Now that I've finished the benches, I can use some of my old shop tools for the boat. Awhile ago I built and installed ratlines on both sides of the mast. They work great but they have a couple inches of wood rung sticking out beyond the shrouds both fore and aft. This was so that I'd be able to clamp them to the shrouds with a bolt on both sides of the wire. However, it's obvious to me now that these "stick-outs" are going to foul the lines and chafe the sails. So, I dove in to Brion Toss' "The Rigger's Locker" to see how it's supposed to be done.

The upshot of his article is that the ratline rungs should all be inboard of the shrouds and lashed in place. So, I brought mine home and tomorrow I'll start modifying them so that I can reinstall them correctly.

Cody & Scott have been collecting open cell foam cushions for quite awhile now. The reason they do this is that they wanted to build a "blob". Apparently a blob is a big giant pillow for lounging around in while watching TV, etc. The other day they determined that they had collected enough. Lulu made the fabric enclosure per their specs. They had spent many many hours cutting the foam into cubes roughly 2-4 inches on a side using scissors. The night they decided to fill the "blob case" they still had some foam left to cut. As they were struggling away with their scissors I asked them why they didn't use a knife instead. "Oh, we tried that but it doesn't work very well." Unconvinced, I went out in the kitchen, got one of their hopelessly dull knives, sharpened it up using my favorite knife sharpener, and went back out in the living room where they were cutting the foam up. Putting almost no pressure on the knife, just letting the edge do the work, I sliced through the 4" thick pad like it was soft butter. Scott's eyes got very wide and then he wanted to try it. He was having so much fun slicing through the foam instead of trying to force the scissors through that pretty soon we had 3 more knives sharpened up and Cody and Lulu were slicing away as well. Hopefully Scott and Cody both will remember the value of a good sharp knife after we're gone.

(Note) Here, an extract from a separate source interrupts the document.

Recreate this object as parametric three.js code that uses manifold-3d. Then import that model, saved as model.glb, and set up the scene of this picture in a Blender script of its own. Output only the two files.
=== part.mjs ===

Now, I'm a terrible knife sharpener. I CANNOT keep a constant angle when trying to sharpen a knife on a whetstone. That's why I resort to one of these:

I'm sure real cutlery aficionados will eschew my sharpener choice because it is pretty hard on blades. But, for a no-talent sharpener like me, it sure does a great job of putting an edge on even the most far-gone knife. And I'd rather have a few mediocre knives with sharp edges (maybe not finely honed, but sharp nevertheless) than a couple of great knives that I can't keep sharp using a whetstone.

Anyhoo, they finally got the blob case filled up and it's now a major presence in the living room:

It's very comfortable but it's kind of tough to climb out of and it really does fill up the living room.

Enough bits and pieces for today because Treva's cutting up the baguette so we'll be having that with steelhead spread here shortly and I need both hands free for scarfing.


Anonymous said...

Damm if that doesn't look like a Trident Weustoff Knife.... I am with you Steve... A sharp knife that last a few less of the 50 years they are made for is worth having a sharp edge! I bet it feels nice to be able to spread (not the smoked salmon) your woodworking projects out in your shop!

Jay and Judy's blog said...

A sharp knife is an essential tool, however I have found that when cutting foam of any type an electric knife will give a cleaner edge and is much faster.

Steve and Lulu said...

Speaking of knife sharpeners, issue #2, 2010 of DIY Boater magazine gave the Accusharp sharpener (the same one I referred to above) a 9 out of 10 rating in their Tools and Gear review.